EXERCISE OBJECTIVE -
Extract every line of the material below and reproduce it faithfully.

DATASET EXCERPT -
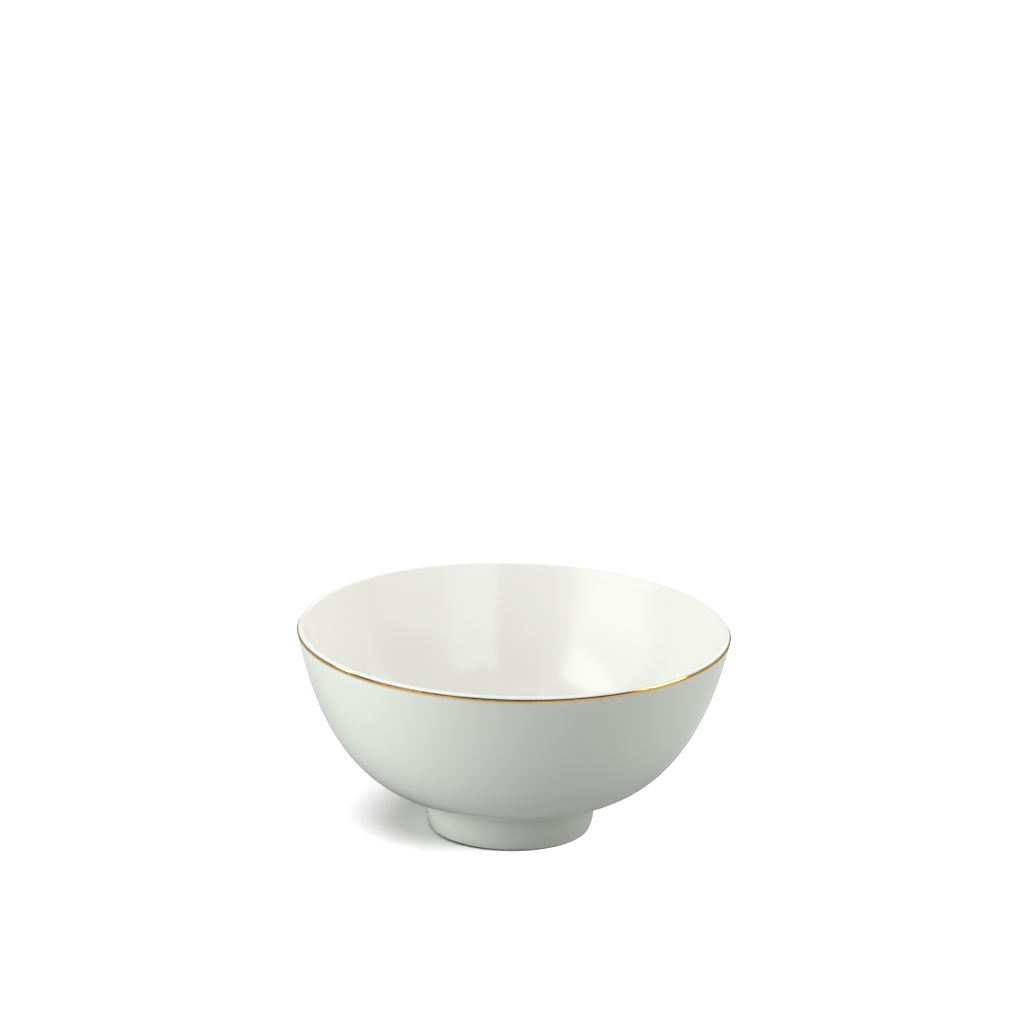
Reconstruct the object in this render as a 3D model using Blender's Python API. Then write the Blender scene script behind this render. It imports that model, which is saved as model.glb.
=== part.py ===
"""A footed porcelain rice bowl, turned about +Z, standing on the XY plane.

The bowl is fired clay in two pieces, a shell and a foot ring luted under it, and everything that is
seen on them is a coat: a gloss glaze inside and over the lip, a satin glaze outside and down the foot,
a gloss glaze in the well under the foot, and a gold line painted where the two glazes meet.
All of it follows from one glazed surface, and each piece lies a stated depth under that surface.
Lengths are in metres. A point of a section is (radius, height).
"""

import math

import bmesh
import bpy
from mathutils import Vector

MM = 0.001

# Overall size, over the glaze
RIM_DIAMETER = 115.0 * MM
BOWL_HEIGHT = 55.4 * MM
FOOT_DIAMETER = 45.2 * MM
FOOT_HEIGHT = 10.1 * MM  # from the table to where the belly meets the foot

# Walls, over the glaze
LIP_THICKNESS = 2.0 * MM
WALL_AT_FOOT = 3.8 * MM
WALL_TAPER = 1.4  # how soon the wall thins on its way up: 1 is evenly
FLOOR_THICKNESS = 4.0 * MM

# The belly's curve, from the foot up to the lip
UNDERSIDE_RISE = math.radians(6.9)  # above level, where the belly leaves the foot
RIM_FLARE = math.radians(11.5)  # out of plumb, just under the lip
UNDERSIDE_REACH = 0.304  # how far each end keeps its direction, as a share of the belly's chord
RIM_REACH = 0.515

# The foot
FOOT_FILLET = 2.2 * MM
FOOT_WALL = 4.6 * MM  # over the glaze, at the ceiling of the well
WELL_DRAFT = math.radians(3.0)
WELL_FILLET = 1.5 * MM
TOE_HEIGHT = 3.3 * MM  # the foot's outer wall draws in below this height
TOE_INSET = 1.2 * MM
TOE_CHAMFER = 0.5 * MM  # on both edges of the bare flat that the bowl stands on
BARE_TOE = 0.7 * MM  # glaze is wiped off the foot below this height

# Coats
GLAZE_THICKNESS = 0.3 * MM
JOINT_GAP = 0.3 * MM  # between pieces that touch on the real bowl
GOLD_WIDTH = 1.0 * MM
GOLD_DROP = 1.15 * MM  # from the crown of the lip down to the middle of the gold line

# Facets
SEGMENTS = 48  # round the bowl
BELLY_STEPS = 10
LIP_STEPS = 3  # from the widest point to the crown, and from the crown to the inside
DISH_STEPS = 4
TOE_STEPS = 3
FILLET_STEPS = 3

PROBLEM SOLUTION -
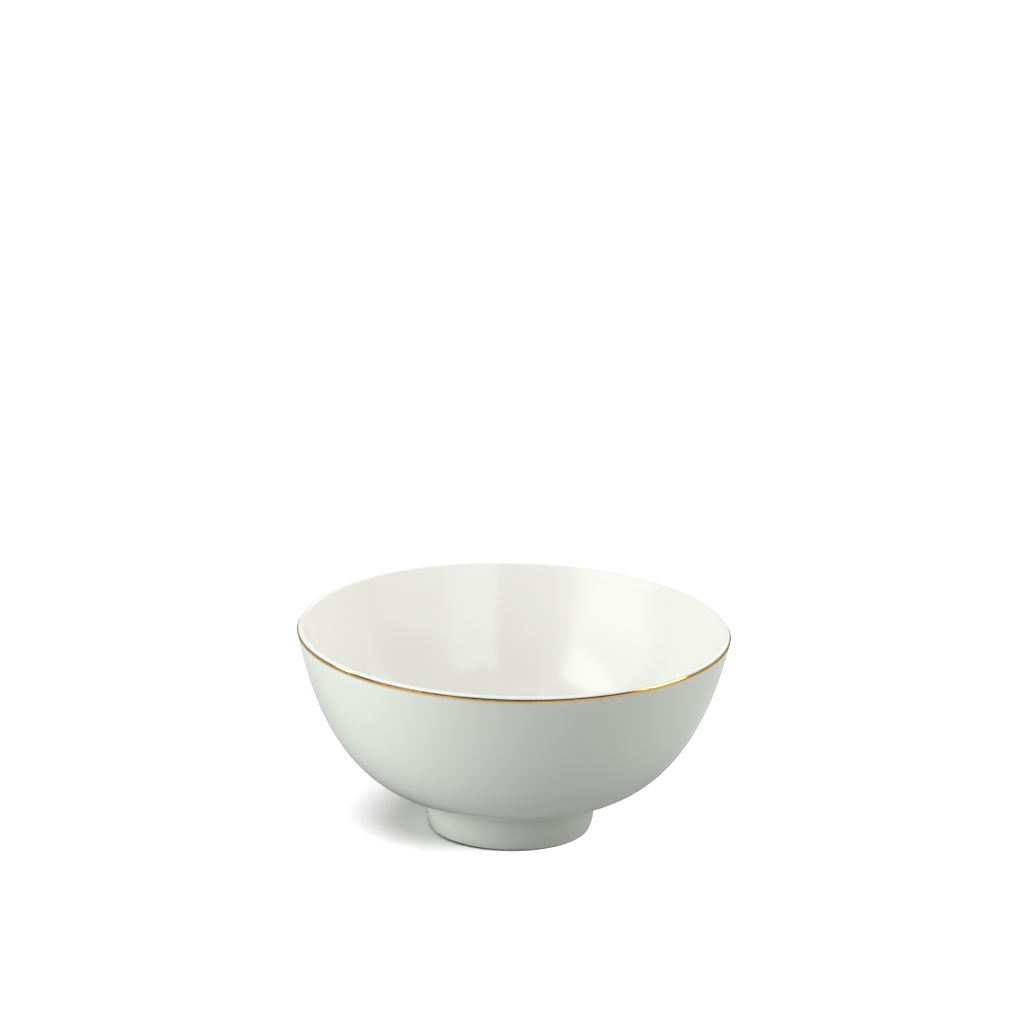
Reconstruct the object in this render as a 3D model using Blender's Python API. Then write the Blender scene script behind this render. It imports that model, which is saved as model.glb.
=== part.py ===
"""A footed porcelain rice bowl, turned about +Z, standing on the XY plane.

The bowl is fired clay in two pieces, a shell and a foot ring luted under it, and everything that is
seen on them is a coat: a gloss glaze inside and over the lip, a satin glaze outside and down the foot,
a gloss glaze in the well under the foot, and a gold line painted where the two glazes meet.
All of it follows from one glazed surface, and each piece lies a stated depth under that surface.
Lengths are in metres. A point of a section is (radius, height).
"""

import math

import bmesh
import bpy
from mathutils import Vector

MM = 0.001

# Overall size, over the glaze
RIM_DIAMETER = 115.0 * MM
BOWL_HEIGHT = 55.4 * MM
FOOT_DIAMETER = 45.2 * MM
FOOT_HEIGHT = 10.1 * MM  # from the table to where the belly meets the foot

# Walls, over the glaze
LIP_THICKNESS = 2.0 * MM
WALL_AT_FOOT = 3.8 * MM
WALL_TAPER = 1.4  # how soon the wall thins on its way up: 1 is evenly
FLOOR_THICKNESS = 4.0 * MM

# The belly's curve, from the foot up to the lip
UNDERSIDE_RISE = math.radians(6.9)  # above level, where the belly leaves the foot
RIM_FLARE = math.radians(11.5)  # out of plumb, just under the lip
UNDERSIDE_REACH = 0.304  # how far each end keeps its direction, as a share of the belly's chord
RIM_REACH = 0.515

# The foot
FOOT_FILLET = 2.2 * MM
FOOT_WALL = 4.6 * MM  # over the glaze, at the ceiling of the well
WELL_DRAFT = math.radians(3.0)
WELL_FILLET = 1.5 * MM
TOE_HEIGHT = 3.3 * MM  # the foot's outer wall draws in below this height
TOE_INSET = 1.2 * MM
TOE_CHAMFER = 0.5 * MM  # on both edges of the bare flat that the bowl stands on
BARE_TOE = 0.7 * MM  # glaze is wiped off the foot below this height

# Coats
GLAZE_THICKNESS = 0.3 * MM
JOINT_GAP = 0.3 * MM  # between pieces that touch on the real bowl
GOLD_WIDTH = 1.0 * MM
GOLD_DROP = 1.15 * MM  # from the crown of the lip down to the middle of the gold line

# Facets
SEGMENTS = 48  # round the bowl
BELLY_STEPS = 10
LIP_STEPS = 3  # from the widest point to the crown, and from the crown to the inside
DISH_STEPS = 4
TOE_STEPS = 3
FILLET_STEPS = 3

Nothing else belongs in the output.